While I was on vacation, it happened more than once; is it a new trend among servers and wait staff at restaurants to not give you any coin change?

Here is the receipt from a alcohol-fueled evening I recently spent in Pittsburgh. I don't want to call out the specific restaurants (it happened at more than one), I just want to ask if you have experienced the same thing.

We had 2 drinks and, with tax, our total bill came to $18.73. My Vermilion Parish math tells me (heck, it's printed right there on the receipt!) that my change should be $1.27.

What did I receive? $1. The receipt says I received $1.27, but there was only one single single on the clipboard. No coin change.

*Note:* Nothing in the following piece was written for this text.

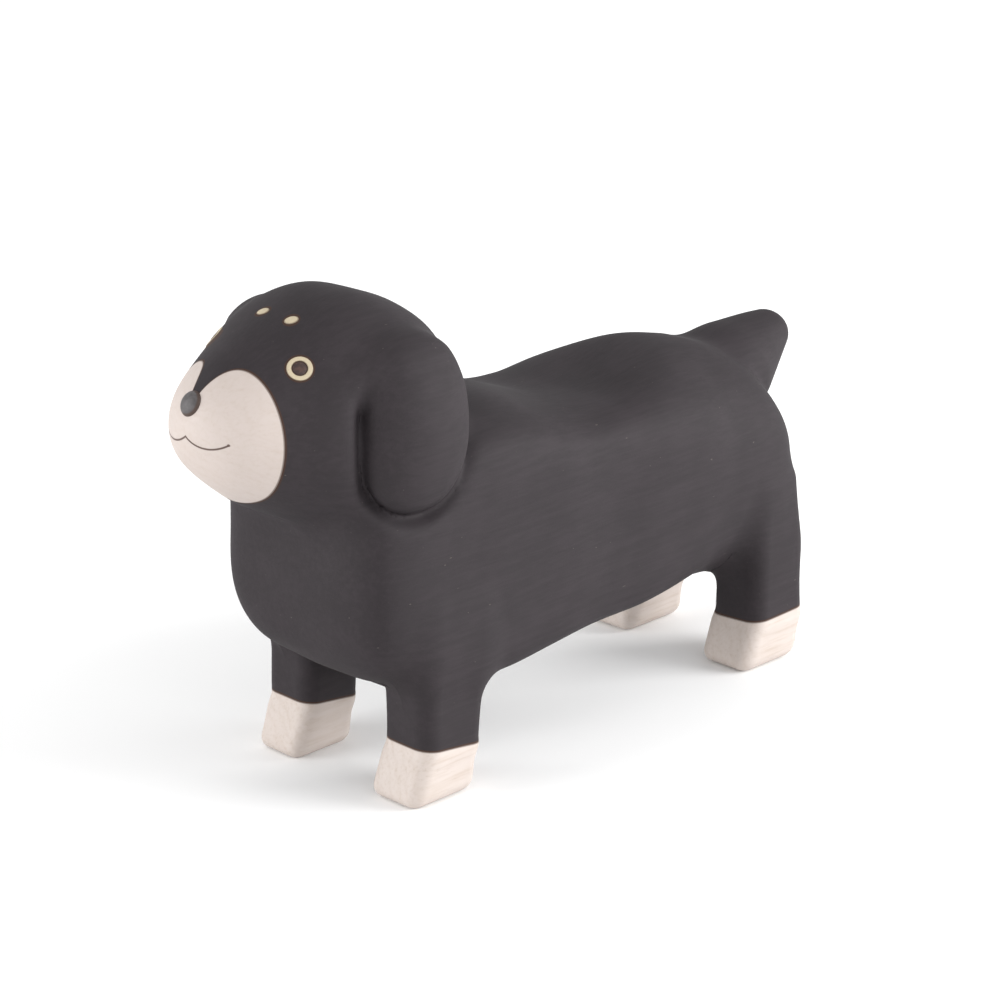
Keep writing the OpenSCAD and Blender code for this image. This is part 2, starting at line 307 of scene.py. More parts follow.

Receipt Photo by John Falcon


Normally, I am a 15-20%-er, and I wanted to leave the single as a tip, but since Shannon lives across the street from the restaurant, I didn't want them to associate her with a poor tipper (me!). It took every ounce of will I could muster to pull another single out of my pocket and leave her with a $2 tip (actually, since she kept my change, that would make it a $2.27 tip, which comes out to almost 13%.

Here is my question: since it happened to me at more than one establishment (the other restaurant kept 9 cents), is this something that is starting to happen all over the place? Have you experienced this?

I am all in favor of taking the one cent piece out of circulation and having prices round to the nearest 5 cents, but for a restaurant to keep that much change really bothered me! (I know it's only 27 cents! Am I being too much of a cheapskate??)